The recent release of the Jetson Nano is an inexpensive alternative to Jetson TX1:

Platform CPU GPU Memory Storage MSRP
Jetson TX1 (Tegra X1) 4x ARM Cortex A57 @ 1.73 GHz 256x Maxwell @ 998 MHz (1 TFLOP) 4GB LPDDR4 (25.6 GB/s) 16 GB eMMC $499
Jetson Nano 4x ARM Cortex A57 @ 1.43 GHz 128x Maxwell @ 921 MHz (472 GFLOPS) 4GB LPDDR4 (25.6 GB/s) Micro SD $99

Basically, for 1/5 the price you get 1/2 the GPU. Detailed comparison of the entire Jetson line.

The X1 being the SoC that debuted in 2015 with the Nvidia Shield TV:

Fun Fact: During the GDC annoucement when Jensen and Cevat “play” Crysis 3 together their gamepads aren’t connected to anything. Seth W. from Nvidia (Jensen) and I (Cevat) are playing backstage. “Pay no attention to that man behind the curtain!”

Mini-Rant: Memory Bandwidth

The memory bandwidth of 25.6 GB/s is a little disappointing. We did some work with K1 and X1 hardware and memory ended up the bottleneck. It’s “conveniently” left out of the above table, but Xbox 360 eDRAM/eDRAM-to-main/main memory bandwidth is 256/32/22.4 GB/s.

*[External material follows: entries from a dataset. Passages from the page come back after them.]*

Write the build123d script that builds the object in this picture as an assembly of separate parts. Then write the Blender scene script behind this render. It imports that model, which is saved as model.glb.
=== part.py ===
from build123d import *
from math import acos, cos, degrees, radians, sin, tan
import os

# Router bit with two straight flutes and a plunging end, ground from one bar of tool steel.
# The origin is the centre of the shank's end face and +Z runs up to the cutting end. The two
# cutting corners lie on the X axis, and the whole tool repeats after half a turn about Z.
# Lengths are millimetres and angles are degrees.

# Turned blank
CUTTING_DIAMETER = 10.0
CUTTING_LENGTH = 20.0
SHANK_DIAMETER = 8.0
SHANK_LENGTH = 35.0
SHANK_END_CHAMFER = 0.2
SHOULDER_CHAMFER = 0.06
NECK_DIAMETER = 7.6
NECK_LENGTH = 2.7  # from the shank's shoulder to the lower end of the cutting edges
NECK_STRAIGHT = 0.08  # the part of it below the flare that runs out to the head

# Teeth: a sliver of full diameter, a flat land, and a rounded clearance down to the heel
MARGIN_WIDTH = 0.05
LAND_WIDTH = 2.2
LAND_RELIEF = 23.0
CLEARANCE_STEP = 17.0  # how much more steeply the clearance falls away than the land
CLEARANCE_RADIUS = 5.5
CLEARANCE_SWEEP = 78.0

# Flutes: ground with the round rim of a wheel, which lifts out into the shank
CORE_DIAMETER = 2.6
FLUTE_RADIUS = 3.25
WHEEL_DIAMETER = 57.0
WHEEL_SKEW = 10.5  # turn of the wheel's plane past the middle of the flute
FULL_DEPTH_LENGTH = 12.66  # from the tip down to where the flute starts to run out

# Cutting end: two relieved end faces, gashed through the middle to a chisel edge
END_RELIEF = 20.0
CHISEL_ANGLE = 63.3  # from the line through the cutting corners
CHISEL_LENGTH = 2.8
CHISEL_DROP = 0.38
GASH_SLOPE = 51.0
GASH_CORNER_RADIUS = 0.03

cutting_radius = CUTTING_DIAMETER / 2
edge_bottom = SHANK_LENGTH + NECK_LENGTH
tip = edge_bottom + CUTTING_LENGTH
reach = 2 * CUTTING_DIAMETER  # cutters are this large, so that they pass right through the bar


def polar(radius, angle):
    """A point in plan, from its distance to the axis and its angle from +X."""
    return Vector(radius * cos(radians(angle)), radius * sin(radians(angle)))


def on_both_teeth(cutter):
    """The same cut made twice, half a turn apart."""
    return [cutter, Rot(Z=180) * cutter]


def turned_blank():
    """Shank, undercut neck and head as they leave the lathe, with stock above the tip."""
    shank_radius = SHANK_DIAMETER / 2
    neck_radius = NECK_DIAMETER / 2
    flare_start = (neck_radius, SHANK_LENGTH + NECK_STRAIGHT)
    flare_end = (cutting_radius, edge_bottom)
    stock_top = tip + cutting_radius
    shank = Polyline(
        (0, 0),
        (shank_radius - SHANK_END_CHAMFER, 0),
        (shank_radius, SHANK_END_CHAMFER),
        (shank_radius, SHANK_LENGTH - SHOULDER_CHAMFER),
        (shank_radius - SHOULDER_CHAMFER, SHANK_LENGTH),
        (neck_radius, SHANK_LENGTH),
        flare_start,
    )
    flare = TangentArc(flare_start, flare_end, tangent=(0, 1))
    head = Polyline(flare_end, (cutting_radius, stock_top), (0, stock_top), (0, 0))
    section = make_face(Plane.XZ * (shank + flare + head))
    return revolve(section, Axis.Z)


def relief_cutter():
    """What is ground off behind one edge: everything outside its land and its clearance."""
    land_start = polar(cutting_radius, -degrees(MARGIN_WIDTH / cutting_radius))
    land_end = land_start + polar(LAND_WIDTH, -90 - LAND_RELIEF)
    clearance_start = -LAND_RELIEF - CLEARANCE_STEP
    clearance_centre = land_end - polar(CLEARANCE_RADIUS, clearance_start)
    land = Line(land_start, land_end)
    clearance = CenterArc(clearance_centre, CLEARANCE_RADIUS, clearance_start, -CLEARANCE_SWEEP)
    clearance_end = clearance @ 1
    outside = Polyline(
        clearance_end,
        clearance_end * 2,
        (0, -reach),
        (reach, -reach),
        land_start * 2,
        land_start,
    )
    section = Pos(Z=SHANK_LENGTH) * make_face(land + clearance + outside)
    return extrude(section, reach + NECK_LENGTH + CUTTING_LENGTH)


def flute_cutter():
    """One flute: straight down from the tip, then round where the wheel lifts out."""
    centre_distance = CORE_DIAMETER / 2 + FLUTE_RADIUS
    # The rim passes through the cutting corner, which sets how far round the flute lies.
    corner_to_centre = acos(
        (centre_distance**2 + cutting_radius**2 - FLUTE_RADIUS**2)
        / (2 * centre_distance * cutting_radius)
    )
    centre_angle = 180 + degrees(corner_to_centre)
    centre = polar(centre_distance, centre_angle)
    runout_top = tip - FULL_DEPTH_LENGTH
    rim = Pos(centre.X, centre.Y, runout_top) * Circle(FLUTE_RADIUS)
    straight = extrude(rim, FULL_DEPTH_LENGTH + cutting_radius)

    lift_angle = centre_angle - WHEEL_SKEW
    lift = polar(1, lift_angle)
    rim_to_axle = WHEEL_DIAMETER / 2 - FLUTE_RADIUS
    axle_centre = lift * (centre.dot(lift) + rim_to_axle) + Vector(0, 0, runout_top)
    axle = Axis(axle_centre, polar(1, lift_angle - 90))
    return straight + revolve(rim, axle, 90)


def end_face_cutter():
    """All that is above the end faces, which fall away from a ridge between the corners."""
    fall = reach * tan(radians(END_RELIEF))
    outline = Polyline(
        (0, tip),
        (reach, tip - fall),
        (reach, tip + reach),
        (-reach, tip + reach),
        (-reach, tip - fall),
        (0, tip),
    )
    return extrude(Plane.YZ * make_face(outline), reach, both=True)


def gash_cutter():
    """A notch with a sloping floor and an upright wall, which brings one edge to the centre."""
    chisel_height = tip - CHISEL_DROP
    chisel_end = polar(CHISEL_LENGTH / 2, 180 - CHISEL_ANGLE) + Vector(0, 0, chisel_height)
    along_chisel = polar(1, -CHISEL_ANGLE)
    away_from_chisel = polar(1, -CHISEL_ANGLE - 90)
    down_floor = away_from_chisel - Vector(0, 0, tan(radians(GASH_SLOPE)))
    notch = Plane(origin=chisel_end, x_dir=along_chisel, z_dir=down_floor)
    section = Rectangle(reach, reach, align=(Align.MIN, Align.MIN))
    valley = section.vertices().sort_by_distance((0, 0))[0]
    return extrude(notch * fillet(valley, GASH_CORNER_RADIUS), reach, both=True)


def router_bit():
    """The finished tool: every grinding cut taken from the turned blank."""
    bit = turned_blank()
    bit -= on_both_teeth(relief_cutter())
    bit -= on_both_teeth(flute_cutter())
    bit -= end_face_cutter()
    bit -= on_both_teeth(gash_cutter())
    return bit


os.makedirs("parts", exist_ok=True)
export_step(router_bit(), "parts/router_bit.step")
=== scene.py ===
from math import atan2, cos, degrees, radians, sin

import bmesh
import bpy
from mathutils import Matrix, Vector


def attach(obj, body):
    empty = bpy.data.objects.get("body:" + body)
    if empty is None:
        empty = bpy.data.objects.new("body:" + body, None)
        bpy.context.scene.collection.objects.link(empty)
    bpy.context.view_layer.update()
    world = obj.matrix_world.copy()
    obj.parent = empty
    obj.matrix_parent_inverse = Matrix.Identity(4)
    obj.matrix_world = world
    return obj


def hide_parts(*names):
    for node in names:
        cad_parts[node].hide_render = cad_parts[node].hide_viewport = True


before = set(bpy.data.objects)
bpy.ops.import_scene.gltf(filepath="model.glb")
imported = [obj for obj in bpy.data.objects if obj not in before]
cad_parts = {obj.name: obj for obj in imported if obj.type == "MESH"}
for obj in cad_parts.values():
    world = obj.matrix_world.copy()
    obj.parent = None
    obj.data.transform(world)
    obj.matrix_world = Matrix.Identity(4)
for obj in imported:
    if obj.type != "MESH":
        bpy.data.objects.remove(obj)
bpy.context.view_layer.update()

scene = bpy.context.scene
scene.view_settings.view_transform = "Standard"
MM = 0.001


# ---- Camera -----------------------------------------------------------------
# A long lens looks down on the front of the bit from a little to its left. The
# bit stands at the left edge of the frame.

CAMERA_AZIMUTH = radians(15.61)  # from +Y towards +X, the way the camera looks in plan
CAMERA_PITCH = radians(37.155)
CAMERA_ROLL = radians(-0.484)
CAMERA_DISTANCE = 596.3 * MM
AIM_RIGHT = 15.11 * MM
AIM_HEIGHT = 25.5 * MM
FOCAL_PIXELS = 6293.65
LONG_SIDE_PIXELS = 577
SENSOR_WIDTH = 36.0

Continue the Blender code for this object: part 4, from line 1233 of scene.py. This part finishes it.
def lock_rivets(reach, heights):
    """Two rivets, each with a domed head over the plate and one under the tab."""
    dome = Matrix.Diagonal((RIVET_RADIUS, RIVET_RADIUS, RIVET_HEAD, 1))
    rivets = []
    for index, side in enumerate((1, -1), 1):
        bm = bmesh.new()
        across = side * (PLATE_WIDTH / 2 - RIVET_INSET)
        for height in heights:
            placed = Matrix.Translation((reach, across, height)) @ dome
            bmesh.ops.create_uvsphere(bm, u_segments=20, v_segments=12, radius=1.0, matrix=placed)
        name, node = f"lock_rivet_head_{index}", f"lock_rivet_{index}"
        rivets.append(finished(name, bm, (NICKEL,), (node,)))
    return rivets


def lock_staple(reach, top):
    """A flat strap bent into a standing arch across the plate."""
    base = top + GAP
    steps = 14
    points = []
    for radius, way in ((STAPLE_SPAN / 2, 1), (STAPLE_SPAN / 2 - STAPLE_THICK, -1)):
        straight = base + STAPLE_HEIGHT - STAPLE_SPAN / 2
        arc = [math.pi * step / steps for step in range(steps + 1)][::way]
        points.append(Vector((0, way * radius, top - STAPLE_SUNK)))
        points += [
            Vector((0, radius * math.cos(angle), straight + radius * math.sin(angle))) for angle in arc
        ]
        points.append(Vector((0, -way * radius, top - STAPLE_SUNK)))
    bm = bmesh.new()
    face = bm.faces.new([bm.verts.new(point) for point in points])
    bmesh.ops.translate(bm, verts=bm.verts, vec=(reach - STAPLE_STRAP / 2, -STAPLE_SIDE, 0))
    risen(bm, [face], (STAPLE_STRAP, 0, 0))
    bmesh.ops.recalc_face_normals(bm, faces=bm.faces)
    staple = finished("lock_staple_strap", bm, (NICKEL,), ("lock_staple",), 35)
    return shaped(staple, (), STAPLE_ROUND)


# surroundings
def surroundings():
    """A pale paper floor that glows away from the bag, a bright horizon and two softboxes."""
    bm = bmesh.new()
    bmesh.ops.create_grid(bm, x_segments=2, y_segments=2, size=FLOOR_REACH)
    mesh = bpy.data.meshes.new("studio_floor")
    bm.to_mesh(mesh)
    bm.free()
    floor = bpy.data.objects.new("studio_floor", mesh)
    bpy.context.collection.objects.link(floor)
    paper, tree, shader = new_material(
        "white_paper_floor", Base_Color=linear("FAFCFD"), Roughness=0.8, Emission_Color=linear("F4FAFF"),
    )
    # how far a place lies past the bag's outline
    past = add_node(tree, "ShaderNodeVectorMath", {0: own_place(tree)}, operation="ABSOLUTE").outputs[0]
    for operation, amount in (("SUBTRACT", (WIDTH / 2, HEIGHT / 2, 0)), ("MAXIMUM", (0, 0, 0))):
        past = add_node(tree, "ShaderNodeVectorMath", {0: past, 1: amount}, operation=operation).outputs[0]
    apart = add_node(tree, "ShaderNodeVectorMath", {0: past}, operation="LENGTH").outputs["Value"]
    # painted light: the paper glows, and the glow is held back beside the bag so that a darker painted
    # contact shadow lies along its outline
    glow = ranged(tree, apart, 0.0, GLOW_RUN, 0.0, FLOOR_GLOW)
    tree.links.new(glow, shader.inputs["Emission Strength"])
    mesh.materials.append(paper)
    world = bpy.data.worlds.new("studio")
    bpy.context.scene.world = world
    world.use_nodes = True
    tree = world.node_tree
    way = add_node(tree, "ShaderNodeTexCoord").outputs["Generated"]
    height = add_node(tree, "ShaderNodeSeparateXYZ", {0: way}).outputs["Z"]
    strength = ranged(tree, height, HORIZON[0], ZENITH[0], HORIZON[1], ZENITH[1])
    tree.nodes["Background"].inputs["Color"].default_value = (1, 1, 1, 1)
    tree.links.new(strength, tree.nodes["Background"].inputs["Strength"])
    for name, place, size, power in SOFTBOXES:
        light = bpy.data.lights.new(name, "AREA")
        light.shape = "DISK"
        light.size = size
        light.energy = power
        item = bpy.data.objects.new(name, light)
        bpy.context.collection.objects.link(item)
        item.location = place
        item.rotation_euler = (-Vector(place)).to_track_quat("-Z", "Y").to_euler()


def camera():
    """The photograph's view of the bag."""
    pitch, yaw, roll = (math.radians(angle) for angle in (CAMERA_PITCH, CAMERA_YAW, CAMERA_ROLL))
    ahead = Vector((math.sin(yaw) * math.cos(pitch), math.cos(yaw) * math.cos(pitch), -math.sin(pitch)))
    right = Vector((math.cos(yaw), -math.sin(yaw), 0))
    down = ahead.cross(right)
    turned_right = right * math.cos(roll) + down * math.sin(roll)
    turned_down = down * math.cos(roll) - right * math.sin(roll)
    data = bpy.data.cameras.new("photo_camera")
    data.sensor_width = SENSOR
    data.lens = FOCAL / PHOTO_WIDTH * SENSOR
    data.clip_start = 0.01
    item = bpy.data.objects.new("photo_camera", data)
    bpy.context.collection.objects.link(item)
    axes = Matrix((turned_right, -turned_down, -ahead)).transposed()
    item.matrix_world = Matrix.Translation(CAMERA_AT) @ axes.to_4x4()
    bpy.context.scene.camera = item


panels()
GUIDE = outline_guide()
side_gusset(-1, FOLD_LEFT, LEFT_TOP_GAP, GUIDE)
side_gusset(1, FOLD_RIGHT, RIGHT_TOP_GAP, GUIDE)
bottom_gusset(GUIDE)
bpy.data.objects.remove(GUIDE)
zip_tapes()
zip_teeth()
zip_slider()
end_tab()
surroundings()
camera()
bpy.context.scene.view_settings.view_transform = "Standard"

Put another way, the TX1’s GPU hits 1 TFLOP while the original Xbox One GPU is 1.31 TFLOPS with main memory bandwidth of 68.3 GB/s (also ESRAM with over 100 GB/s, fugged-about-it). So, Xbone is 30% higher performance but has almost 2.7x the memory bandwidth.

When I heard the Nintendo Switch was using a “customized” X1, I assumed the customization involved a new memory solution. Nope. Same LPDDR4 that (imho) would be a better fit for a GPU with 1/4-1/2 the performance. We haven’t done any Switch development, but I wouldn’t be surprised if many titles are bottle-necked on memory. The next most likely culprit being the CPU if overly-dependent on 1-2 threads- but never the GPU.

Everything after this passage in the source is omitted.